Winapi functions that take strings exist in two versions, an A version that takes an Ansi string and a W version that takes a wide string. There's a macro for the function name, like LoadLibrary, that expands to either the A or the W flavor, depending if UNICODE is #defined. You are compiling your program with that #define in effect, so you get LoadLibraryW(). Simply cheat and use LoadLibraryA() explicitly.
I suggest you using TCHAR and LoadLibrary instead of using manually char or wchar_t and LoadLibraryA or LoadLibraryW to make a generic application, both for UNICODE and ASCII characters.
So you could do:
TCHAR x[100] = TEXT("some text");
I suggest you reading this article. LPCTSTR is a const TCHAR*.
Why use LoadLibrary instead of LoadLibraryW or LoadLibraryA? To support both UNICODE and ASCII without creating two different programs, one to work with char and the other with wchar_t.
Also, take a look at what Microsoft says about it: Conventions for Function Prototypes
If you continue to use a char * for the parameter, you'll run into cases where an unusual character is used in the filename and the LoadLibrary will fail. Change the function to use wchar_t instead, and while you're at it make the parameter const since you're not modifying the string.

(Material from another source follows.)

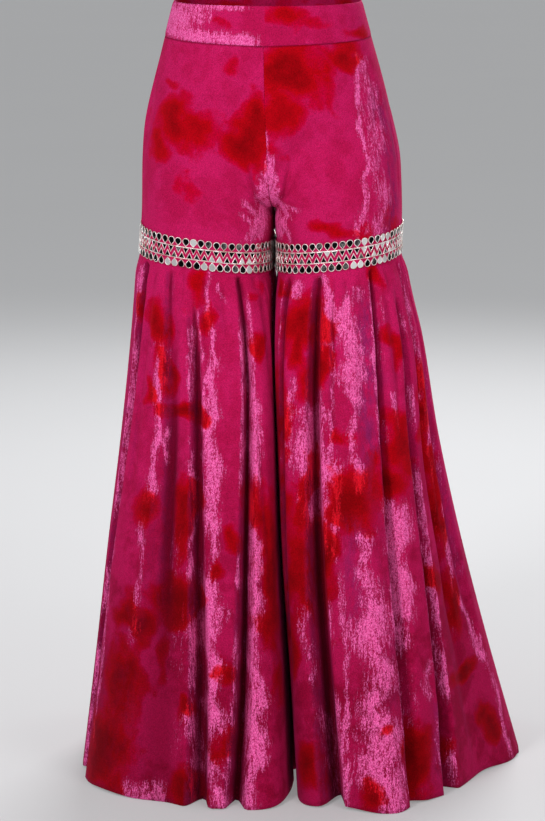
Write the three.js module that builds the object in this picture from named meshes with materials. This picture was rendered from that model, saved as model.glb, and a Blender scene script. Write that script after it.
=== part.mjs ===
// Gharara trousers as they are worn: a shaped waistband, four hip panels, four gathered flares and two
// mirror-work trims. Millimetres, +Z up, front towards -Y, the wearer's left towards +X, and the origin
// at the centre of the waist's top edge. Each half of the garment is described by horizontal sections.
// A section's curve runs from the centre line, or from the inseam below the crotch, round to the side.
import * as THREE from 'three';

// Driving dimensions
const HEM_Z = -1000;
const CLOTH = 1.5;
const BAND_CLOTH = 2;
const BAND_PROUD = 0.7;
const SEAM_GAP = 0.3;
const BAND_SIDE_Z = -43;
const BAND_CENTRE_DIP = 6;
const THIGH_TOP_Z = -130;
const CROTCH_TOP_Z = -180;
const CROTCH_Z = -258;
const CROTCH_ROUNDNESS = 2.8;
const CENTRE_CLEARANCE = 0.4;
const LEG_CLEARANCE = 3;
const LEG_CLEARANCE_DROP = 40;
const TRIM_HEIGHT = 39;
const TRIM_CLEAR = 0.6;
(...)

bool PluginLoader::Load(const wchar_t *path)
I think you'll find that LPCTSTR on 32-bit Windows is a macro that expands to const wchar_t * when the program options are set to Unicode.
The approved method with LoadLibrary is to not use a char const *, but instead use a TCHAR const *, and use the _T macro on all literals:
bool PluginLoader::Load(TCHAR const *path) {
path = _T("Release\\ExamplePlugin.dll");
HMODULE handle = LoadLibrary(path);
if (handle == 0)
{
_tprintf(_T("Path: %s\n"),widepath );
_tprintf(_T("Error code: %d\n"), GetLastError());
return false;
}
int (*load_callback)() = (int (*)()) GetProcAddress(handle, _T("_plugin_start#0"));
if (load_callback == 0)
{
return false;
}
return load_callback() == LOAD_SUCCESS;
}
This will automatically use LoadLibraryW when _UNICODE/UNICODE are defined, and LoadLibraryA when they're not. Likewise, _T will give narrow or wide string literals on the same basis, so it all stays in sync.
I generally prefer to use the W suffixed functions explicitly, and use the L prefix on string literals. Windows works almost exclusively with wide strings internally anyway, so the version A-suffixed versions that take narrow string literals are mostly small stubs that convert their arguments to wide strings, then call the wide string version. Using the wide string version directly saves both time and memory.
Narrow string support in Windows was originally there primarily for compatibility with the long-since defunct Windows 95/98/SE/Me line that lacked wide string support. Those have been gone for quite a while, so about the only reason to use narrow literals now is because that's what you're being supplied from some outside source.